== INSTRUCTION ==
Exactly the lines from the start of the data through the line containing "leaf is built." should be output, with both ends kept and nothing added.
--- start RECORDED INFORMATION ---
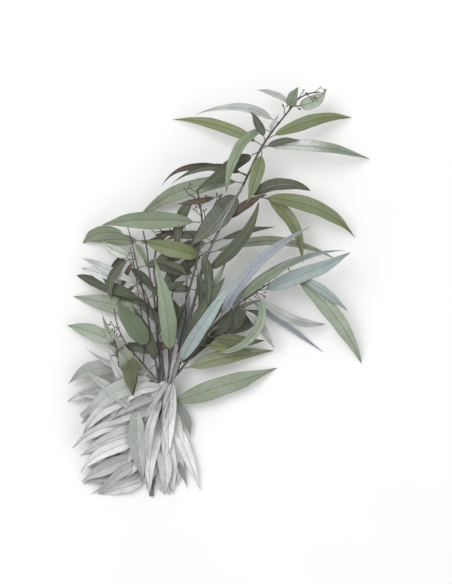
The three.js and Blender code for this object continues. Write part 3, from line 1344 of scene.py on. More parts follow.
@dataclass(frozen=True)
class Habit:
    """How one leaf is built.

    "fold" is how steeply its halves rise from the midrib, "drawn" how much its tip is drawn out, and
    "twist" how far it turns on its way to the tip, in radians.
    """

    widest_at: float
    fullness: float
    drawn: float
    fold: float
    twist: float

    WIDEST_AT, FULLNESS, DRAWN, TWIST = (0.3, 0.43), (1.3, 1.85), (0.1, 0.75), (-0.5, 0.5)
    FOLDED_UP, FOLDED_DOWN, DOWN_SHARE = (0.04, 0.42), (-0.16, 0.0), 0.2

    @classmethod
    def by_chance(cls, chance: np.random.Generator) -> "Habit":
        """Draws a leaf's habit.

        Args:
            chance: The source of chance.

        Returns:
            The habit.
        """
        fold = chance.uniform(*(cls.FOLDED_UP if chance.uniform() > cls.DOWN_SHARE else cls.FOLDED_DOWN))
        ranges = (cls.WIDEST_AT, cls.FULLNESS, cls.DRAWN, cls.TWIST)
        widest_at, fullness, drawn, twist = (chance.uniform(*both) for both in ranges)
        return cls(widest_at, fullness, drawn, fold, twist)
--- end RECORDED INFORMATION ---
== COMPLETE RESPONSE ==
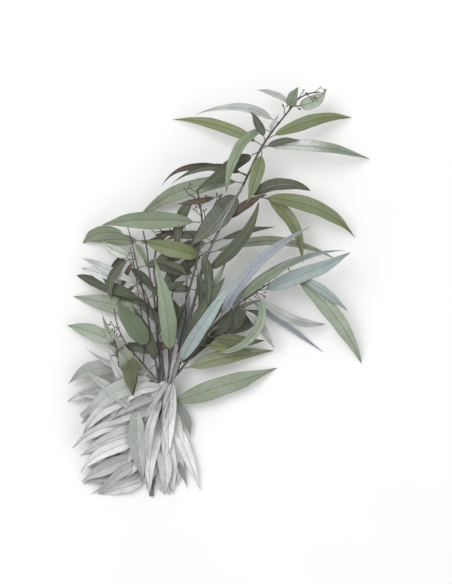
The three.js and Blender code for this object continues. Write part 3, from line 1344 of scene.py on. More parts follow.
@dataclass(frozen=True)
class Habit:
    """How one leaf is built.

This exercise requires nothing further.